TATTON Park has received initial support from the Heritage Lottery Fund (HLF) to develop its farm attraction.
The park hopes to ‘bring alive’ the agricultural, technological, social and cultural heritage of Tatton Dale Farm by creating a new visitor hub at the farm’s Agricultural Mill building.
HLF has awarded £76,600 in development funding to Tatton Park to help it make progress with its plans to apply for a full grant at a later date.
Tatton Park business development manager Carole Mullineux said: “We’re delighted that the Heritage Lottery Fund has given us this support.
“The ‘field to fork’ project is an exciting new initiative for us, which will give us the opportunity to attract new visitors, protect Tatton’s heritage assets and ultimately realise the farm’s potential.”
The project centres on the ‘field to fork’ story, told through the mouths of former workers, its buildings, machinery, livestock and traditional agricultural skills.
It covers the whole process of producing food for a large country estate from late 18th century to the 1950s; its contemporary relevance to food and healthy eating, and Cheshire’s wider farming heritage.

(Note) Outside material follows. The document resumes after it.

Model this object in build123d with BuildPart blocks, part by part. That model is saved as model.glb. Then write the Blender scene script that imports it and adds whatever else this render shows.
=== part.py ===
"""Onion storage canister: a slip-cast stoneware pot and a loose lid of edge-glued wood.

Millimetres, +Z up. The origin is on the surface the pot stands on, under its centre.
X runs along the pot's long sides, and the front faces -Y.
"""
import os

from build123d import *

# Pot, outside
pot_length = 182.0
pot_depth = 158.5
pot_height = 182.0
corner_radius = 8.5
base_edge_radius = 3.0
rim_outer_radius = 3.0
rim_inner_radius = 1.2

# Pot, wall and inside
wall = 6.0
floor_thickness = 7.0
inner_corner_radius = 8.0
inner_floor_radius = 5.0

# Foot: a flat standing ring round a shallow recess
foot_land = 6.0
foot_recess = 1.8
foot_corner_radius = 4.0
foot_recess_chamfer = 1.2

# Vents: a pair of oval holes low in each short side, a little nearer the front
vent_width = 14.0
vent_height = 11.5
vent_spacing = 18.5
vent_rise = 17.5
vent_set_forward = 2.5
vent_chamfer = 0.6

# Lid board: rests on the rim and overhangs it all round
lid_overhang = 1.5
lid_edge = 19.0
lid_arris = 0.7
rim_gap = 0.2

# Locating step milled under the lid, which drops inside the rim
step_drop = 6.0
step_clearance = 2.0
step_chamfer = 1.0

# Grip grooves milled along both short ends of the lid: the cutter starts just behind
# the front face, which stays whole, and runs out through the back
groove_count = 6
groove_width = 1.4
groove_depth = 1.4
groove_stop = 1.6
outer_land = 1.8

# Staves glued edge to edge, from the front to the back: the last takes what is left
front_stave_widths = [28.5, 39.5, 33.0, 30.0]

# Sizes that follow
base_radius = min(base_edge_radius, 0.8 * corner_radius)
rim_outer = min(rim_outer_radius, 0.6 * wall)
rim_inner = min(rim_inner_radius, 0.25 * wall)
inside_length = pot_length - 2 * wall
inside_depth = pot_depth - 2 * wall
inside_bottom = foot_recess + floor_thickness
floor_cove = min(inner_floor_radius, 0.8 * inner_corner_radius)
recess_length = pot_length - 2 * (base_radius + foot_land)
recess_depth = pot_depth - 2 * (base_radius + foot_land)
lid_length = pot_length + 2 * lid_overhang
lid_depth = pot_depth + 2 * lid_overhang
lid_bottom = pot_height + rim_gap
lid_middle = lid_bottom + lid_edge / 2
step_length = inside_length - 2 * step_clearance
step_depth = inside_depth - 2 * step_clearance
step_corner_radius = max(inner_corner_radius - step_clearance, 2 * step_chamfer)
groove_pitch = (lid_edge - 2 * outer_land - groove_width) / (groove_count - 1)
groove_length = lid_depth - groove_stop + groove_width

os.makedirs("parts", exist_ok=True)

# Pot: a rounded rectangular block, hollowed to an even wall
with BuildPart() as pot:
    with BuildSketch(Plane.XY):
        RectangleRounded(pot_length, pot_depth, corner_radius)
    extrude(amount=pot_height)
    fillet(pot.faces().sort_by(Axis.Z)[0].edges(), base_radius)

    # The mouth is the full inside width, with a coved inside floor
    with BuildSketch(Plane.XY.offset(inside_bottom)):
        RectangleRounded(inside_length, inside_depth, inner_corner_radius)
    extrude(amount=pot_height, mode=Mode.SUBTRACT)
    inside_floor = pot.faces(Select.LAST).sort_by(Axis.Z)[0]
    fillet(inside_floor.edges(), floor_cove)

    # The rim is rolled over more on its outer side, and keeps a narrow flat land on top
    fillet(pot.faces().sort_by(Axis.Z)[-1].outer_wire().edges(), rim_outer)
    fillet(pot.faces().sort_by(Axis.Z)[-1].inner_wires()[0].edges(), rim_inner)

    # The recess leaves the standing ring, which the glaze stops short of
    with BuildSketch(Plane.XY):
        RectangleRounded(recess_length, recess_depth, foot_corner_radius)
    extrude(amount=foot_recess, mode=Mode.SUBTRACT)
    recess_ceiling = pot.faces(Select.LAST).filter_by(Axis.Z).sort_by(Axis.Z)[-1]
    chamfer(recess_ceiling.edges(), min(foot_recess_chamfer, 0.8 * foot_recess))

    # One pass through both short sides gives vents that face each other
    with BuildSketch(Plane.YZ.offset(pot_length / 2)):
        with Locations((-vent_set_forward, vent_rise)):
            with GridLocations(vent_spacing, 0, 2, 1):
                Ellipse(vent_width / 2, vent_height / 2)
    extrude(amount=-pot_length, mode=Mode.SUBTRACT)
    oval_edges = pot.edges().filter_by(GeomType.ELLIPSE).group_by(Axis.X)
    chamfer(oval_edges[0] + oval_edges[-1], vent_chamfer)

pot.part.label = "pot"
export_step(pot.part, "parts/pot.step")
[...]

The project proposal comes at the right time, as National Curriculum changes mean all secondary school children will now be learning about food and cookery in their syllabus, with the aim of improving their diets.

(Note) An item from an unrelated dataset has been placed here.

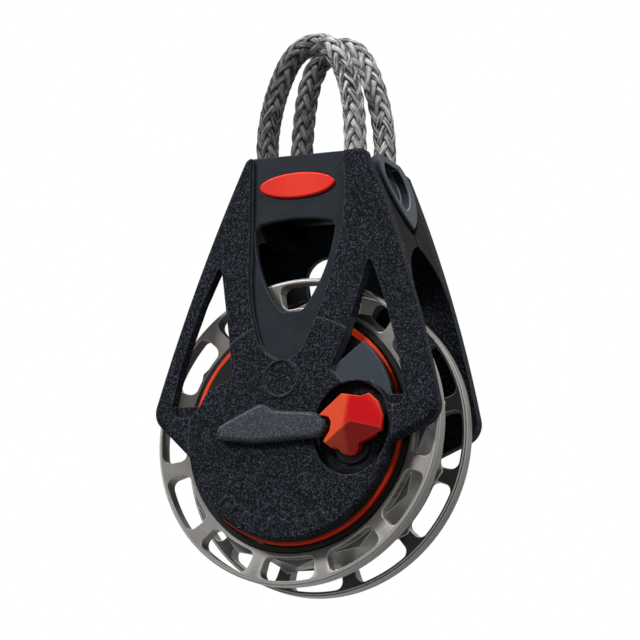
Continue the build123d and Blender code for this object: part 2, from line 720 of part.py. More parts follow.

The ‘field to fork’ story will build on this momentum by working with primary and secondary school teachers, Cheshire East Council, community groups, Reaseheath College, the University of Chester and the Food for Life partnership, who are recommending visiting a farm for every child.
Sara Hilton, head of the Heritage Lottery Fund North West, said: “Tatton Dale Farm stands as a rare surviving example of agricultural technology and is of national historic importance.
“HLF’s initial support will help Cheshire East Council to develop their plans to open up the farm’s most historic areas – some to the public for the first time – and, under the ‘field to fork’ theme, introduce school children and local people to hundreds of years’ worth of agricultural and technological heritage.”